DATA TO PROCESS:
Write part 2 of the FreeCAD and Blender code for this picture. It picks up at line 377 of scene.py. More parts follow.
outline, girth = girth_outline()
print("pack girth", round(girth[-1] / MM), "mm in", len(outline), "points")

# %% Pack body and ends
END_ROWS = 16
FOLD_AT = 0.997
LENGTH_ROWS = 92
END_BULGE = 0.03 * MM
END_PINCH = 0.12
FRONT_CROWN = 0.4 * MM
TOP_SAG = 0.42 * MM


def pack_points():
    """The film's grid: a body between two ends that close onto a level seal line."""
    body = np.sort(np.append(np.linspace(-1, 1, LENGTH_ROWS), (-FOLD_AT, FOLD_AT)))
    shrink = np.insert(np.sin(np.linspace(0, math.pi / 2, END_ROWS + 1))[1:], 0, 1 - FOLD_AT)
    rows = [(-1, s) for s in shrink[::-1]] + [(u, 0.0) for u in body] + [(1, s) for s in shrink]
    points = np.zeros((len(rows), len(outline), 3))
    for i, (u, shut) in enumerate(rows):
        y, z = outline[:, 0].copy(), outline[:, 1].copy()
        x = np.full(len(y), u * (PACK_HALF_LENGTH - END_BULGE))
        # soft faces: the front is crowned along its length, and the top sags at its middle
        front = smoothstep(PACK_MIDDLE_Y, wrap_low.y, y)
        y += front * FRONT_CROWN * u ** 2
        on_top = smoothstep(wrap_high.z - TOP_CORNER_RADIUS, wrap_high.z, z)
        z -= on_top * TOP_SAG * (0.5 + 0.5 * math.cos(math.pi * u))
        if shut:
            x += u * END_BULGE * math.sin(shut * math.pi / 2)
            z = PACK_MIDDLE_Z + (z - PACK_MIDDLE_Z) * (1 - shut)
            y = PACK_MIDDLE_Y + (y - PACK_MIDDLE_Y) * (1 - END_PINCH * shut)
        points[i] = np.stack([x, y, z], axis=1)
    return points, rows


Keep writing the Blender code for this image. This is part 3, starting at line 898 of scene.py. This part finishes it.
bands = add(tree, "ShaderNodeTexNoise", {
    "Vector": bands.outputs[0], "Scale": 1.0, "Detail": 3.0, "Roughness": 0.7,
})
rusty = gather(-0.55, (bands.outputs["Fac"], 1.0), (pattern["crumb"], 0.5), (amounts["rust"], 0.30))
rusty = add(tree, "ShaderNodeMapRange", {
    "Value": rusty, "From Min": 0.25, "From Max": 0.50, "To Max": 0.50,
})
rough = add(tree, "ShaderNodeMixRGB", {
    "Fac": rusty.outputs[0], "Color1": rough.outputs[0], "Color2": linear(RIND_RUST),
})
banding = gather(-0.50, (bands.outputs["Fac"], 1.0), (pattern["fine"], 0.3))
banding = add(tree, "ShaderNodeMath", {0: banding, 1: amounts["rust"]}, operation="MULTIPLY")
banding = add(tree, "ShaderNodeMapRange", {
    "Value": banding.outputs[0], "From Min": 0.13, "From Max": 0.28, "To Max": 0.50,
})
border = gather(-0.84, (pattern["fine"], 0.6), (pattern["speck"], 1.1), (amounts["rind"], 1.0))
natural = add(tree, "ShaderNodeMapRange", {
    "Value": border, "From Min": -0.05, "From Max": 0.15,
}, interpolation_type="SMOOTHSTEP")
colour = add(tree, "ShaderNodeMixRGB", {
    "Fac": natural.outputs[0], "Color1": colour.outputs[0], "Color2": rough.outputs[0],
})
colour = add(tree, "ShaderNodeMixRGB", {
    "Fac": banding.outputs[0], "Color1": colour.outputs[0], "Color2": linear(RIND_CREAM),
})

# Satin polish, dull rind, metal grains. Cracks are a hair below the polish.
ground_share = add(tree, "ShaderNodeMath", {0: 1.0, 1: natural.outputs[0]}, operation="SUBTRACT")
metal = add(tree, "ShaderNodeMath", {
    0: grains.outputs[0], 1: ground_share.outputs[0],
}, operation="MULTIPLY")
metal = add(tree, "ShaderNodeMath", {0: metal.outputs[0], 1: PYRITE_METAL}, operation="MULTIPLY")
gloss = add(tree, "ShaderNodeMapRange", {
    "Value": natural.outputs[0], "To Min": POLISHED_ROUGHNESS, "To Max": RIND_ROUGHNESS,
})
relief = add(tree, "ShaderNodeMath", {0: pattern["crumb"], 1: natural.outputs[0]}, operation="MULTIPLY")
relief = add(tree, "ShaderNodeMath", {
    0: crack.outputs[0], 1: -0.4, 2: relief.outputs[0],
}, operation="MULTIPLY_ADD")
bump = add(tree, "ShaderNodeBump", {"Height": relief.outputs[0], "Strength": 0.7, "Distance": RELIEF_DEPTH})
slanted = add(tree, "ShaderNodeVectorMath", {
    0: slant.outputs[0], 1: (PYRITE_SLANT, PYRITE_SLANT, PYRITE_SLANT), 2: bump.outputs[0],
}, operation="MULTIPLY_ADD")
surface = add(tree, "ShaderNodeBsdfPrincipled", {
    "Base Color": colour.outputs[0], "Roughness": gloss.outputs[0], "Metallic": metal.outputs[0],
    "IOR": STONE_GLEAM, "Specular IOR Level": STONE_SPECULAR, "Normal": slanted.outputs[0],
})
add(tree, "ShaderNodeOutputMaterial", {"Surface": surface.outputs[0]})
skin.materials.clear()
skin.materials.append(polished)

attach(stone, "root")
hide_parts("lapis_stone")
* * *
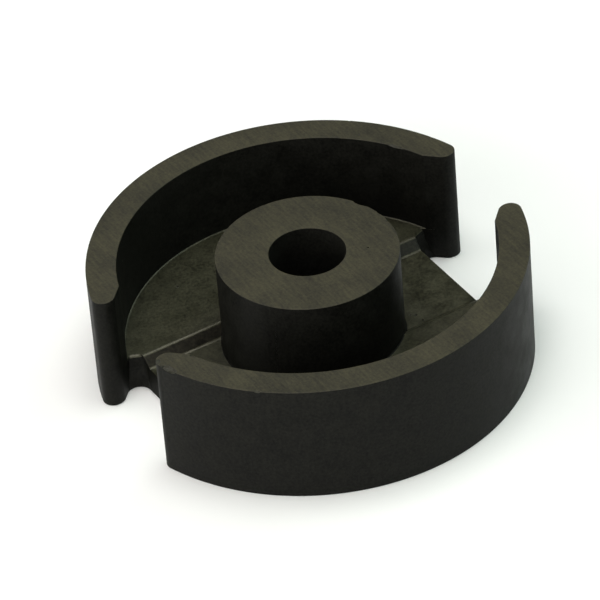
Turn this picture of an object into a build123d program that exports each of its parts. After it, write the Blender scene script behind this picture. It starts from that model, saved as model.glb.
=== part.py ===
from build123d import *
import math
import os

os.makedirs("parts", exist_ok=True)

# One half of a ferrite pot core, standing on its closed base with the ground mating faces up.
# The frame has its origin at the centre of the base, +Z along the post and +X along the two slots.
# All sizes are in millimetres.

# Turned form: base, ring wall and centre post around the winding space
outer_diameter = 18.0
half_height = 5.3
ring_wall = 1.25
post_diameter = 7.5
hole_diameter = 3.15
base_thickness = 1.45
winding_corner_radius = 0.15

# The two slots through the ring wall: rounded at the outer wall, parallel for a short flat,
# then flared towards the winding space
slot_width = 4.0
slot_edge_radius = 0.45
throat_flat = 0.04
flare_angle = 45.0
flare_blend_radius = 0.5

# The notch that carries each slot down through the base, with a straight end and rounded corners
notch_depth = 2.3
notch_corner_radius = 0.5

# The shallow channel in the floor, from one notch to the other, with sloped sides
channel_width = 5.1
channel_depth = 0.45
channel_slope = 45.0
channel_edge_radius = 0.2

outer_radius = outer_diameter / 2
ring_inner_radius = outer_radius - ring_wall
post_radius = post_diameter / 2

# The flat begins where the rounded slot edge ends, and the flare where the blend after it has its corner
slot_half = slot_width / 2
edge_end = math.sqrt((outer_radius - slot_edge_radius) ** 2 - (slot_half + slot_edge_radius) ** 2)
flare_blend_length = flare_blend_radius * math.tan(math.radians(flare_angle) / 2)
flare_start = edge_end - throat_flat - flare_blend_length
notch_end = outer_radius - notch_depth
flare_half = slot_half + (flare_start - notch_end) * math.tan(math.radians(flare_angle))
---
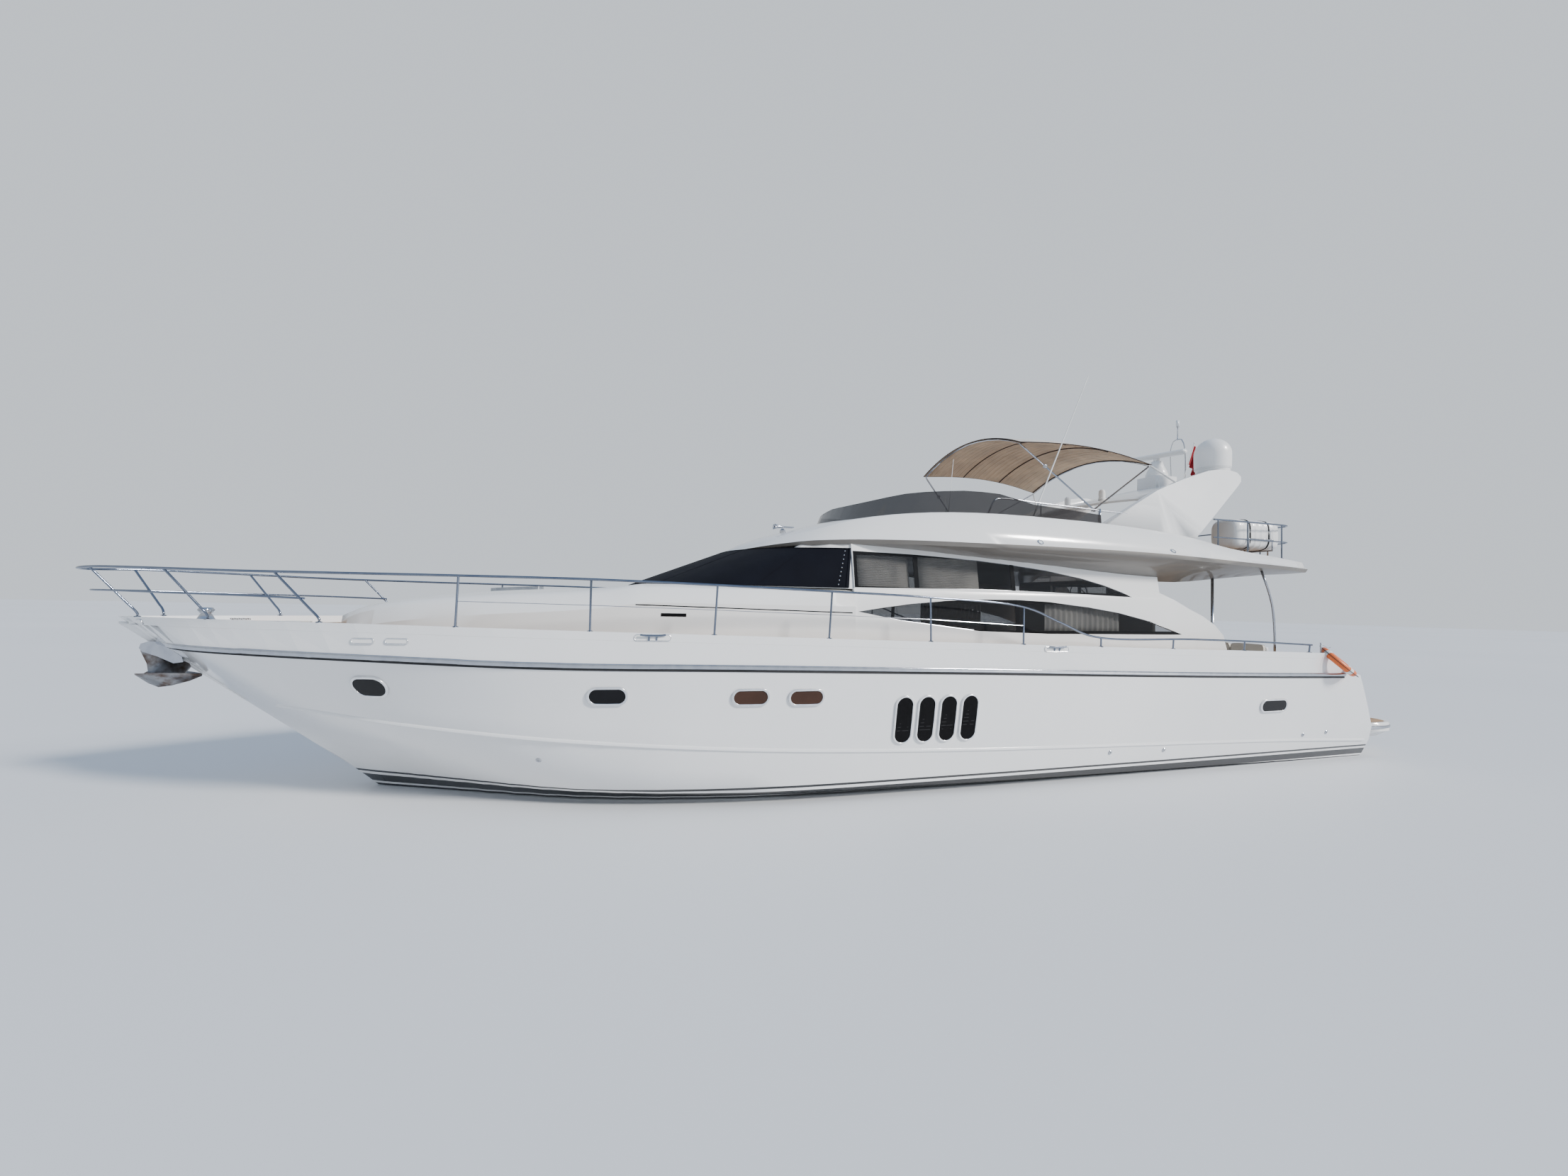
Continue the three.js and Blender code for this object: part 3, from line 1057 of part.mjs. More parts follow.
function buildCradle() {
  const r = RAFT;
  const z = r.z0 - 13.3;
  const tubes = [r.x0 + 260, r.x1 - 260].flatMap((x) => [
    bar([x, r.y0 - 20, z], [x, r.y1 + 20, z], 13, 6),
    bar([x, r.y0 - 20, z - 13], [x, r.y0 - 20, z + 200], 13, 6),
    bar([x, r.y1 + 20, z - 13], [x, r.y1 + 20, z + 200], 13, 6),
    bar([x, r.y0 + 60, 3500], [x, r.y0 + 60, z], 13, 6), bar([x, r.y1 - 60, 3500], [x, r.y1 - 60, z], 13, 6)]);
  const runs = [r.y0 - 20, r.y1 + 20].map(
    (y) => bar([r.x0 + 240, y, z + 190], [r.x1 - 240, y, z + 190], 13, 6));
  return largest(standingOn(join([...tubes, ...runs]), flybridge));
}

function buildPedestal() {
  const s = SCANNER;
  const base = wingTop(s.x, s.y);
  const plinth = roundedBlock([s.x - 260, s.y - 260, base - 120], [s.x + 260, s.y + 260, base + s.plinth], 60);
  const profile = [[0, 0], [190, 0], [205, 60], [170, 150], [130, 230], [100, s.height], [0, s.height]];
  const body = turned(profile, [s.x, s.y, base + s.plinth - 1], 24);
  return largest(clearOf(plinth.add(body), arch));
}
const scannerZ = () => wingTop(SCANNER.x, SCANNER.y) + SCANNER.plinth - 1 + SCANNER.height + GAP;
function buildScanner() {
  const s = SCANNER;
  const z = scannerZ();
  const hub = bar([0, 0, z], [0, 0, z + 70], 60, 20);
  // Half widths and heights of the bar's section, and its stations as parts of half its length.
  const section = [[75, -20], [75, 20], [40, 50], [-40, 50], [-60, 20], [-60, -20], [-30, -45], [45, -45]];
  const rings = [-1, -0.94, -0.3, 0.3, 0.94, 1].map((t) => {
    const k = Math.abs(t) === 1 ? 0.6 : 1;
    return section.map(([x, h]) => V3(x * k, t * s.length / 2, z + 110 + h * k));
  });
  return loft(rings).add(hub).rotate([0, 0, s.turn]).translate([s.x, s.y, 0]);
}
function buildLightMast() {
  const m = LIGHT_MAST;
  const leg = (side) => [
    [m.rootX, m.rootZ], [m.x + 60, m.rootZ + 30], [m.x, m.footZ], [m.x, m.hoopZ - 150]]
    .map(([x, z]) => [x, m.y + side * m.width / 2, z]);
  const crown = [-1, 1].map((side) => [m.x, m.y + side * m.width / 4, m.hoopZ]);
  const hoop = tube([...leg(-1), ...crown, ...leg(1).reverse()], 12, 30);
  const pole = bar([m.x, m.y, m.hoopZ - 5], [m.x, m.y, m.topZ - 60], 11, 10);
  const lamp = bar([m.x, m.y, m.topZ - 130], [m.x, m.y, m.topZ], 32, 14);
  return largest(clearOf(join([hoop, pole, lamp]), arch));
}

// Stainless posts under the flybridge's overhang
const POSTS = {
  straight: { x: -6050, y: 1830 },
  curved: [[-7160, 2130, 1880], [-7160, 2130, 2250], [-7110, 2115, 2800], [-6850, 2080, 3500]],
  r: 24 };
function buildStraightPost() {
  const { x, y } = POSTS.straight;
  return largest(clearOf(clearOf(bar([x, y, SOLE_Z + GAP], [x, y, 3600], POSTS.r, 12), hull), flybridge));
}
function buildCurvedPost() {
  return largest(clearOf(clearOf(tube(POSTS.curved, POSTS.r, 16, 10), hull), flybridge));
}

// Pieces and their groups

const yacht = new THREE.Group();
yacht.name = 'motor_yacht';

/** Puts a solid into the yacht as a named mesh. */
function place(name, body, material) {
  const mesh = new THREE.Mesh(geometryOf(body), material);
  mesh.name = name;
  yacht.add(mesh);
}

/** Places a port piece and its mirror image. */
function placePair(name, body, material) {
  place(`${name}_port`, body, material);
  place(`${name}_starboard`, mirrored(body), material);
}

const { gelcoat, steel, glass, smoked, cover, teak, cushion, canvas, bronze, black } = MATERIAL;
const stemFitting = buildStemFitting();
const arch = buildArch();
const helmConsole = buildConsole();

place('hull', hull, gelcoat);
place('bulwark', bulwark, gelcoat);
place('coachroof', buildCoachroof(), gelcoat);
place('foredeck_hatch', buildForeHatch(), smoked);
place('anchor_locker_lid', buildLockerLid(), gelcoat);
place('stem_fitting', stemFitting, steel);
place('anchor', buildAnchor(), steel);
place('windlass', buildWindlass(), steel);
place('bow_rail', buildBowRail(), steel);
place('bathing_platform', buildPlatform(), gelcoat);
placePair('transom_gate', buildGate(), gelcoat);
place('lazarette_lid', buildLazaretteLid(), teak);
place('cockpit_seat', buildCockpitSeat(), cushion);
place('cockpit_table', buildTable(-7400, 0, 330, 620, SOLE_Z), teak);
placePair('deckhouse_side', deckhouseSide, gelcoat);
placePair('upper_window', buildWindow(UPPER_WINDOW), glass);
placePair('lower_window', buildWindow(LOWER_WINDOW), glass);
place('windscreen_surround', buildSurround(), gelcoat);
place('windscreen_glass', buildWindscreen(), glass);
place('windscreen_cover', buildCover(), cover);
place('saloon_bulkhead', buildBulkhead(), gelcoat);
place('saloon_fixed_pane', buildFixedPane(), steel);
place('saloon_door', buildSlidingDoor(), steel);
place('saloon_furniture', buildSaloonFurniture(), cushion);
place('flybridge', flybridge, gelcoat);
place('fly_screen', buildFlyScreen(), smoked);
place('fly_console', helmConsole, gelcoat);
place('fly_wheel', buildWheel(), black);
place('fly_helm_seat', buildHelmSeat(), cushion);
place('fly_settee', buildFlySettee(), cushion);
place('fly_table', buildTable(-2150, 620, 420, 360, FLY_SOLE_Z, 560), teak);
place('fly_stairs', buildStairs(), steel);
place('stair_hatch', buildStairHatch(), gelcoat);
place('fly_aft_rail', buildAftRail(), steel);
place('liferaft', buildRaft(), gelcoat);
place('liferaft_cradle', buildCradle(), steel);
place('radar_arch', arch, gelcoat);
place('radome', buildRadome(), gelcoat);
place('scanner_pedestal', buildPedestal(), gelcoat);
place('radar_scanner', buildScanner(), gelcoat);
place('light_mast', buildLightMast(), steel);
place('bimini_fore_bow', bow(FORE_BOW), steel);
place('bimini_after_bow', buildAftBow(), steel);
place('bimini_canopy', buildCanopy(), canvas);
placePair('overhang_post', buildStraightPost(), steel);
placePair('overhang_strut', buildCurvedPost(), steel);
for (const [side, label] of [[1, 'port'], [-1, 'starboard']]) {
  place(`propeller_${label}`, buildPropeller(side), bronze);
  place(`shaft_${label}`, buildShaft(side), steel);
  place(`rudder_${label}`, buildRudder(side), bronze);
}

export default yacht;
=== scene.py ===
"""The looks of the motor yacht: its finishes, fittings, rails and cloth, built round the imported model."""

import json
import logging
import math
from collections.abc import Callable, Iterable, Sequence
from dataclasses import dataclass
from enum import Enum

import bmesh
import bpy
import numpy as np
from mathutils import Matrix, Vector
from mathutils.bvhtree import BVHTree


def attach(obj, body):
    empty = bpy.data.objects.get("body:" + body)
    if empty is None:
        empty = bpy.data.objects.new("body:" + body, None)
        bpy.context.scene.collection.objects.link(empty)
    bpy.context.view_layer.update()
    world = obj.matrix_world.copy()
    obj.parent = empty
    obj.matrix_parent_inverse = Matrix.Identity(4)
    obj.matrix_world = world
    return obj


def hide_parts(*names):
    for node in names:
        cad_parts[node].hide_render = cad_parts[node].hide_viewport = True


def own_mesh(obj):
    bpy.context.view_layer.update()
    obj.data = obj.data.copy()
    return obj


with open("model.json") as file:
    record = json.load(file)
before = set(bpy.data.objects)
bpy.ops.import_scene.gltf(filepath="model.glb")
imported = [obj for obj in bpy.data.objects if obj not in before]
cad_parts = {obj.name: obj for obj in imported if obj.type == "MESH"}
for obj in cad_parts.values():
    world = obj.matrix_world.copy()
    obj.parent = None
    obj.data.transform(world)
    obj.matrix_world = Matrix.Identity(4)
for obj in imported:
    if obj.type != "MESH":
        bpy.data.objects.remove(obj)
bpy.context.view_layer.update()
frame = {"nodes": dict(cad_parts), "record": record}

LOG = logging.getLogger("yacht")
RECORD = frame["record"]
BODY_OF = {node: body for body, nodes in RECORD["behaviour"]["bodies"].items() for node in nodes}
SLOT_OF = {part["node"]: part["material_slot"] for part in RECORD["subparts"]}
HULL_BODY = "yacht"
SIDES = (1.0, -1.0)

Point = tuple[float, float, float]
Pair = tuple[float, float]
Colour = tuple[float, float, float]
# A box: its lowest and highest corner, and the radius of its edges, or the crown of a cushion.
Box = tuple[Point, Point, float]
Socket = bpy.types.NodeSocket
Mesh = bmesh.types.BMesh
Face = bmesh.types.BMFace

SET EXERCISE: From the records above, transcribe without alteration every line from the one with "placePair('overhang_post', buildStraightPost(), steel);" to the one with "obj.data = obj.data.copy()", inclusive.

TASK ANSWER:
placePair('overhang_post', buildStraightPost(), steel);
placePair('overhang_strut', buildCurvedPost(), steel);
for (const [side, label] of [[1, 'port'], [-1, 'starboard']]) {
  place(`propeller_${label}`, buildPropeller(side), bronze);
  place(`shaft_${label}`, buildShaft(side), steel);
  place(`rudder_${label}`, buildRudder(side), bronze);
}

export default yacht;
=== scene.py ===
"""The looks of the motor yacht: its finishes, fittings, rails and cloth, built round the imported model."""

import json
import logging
import math
from collections.abc import Callable, Iterable, Sequence
from dataclasses import dataclass
from enum import Enum

import bmesh
import bpy
import numpy as np
from mathutils import Matrix, Vector
from mathutils.bvhtree import BVHTree


def attach(obj, body):
    empty = bpy.data.objects.get("body:" + body)
    if empty is None:
        empty = bpy.data.objects.new("body:" + body, None)
        bpy.context.scene.collection.objects.link(empty)
    bpy.context.view_layer.update()
    world = obj.matrix_world.copy()
    obj.parent = empty
    obj.matrix_parent_inverse = Matrix.Identity(4)
    obj.matrix_world = world
    return obj


def hide_parts(*names):
    for node in names:
        cad_parts[node].hide_render = cad_parts[node].hide_viewport = True


def own_mesh(obj):
    bpy.context.view_layer.update()
    obj.data = obj.data.copy()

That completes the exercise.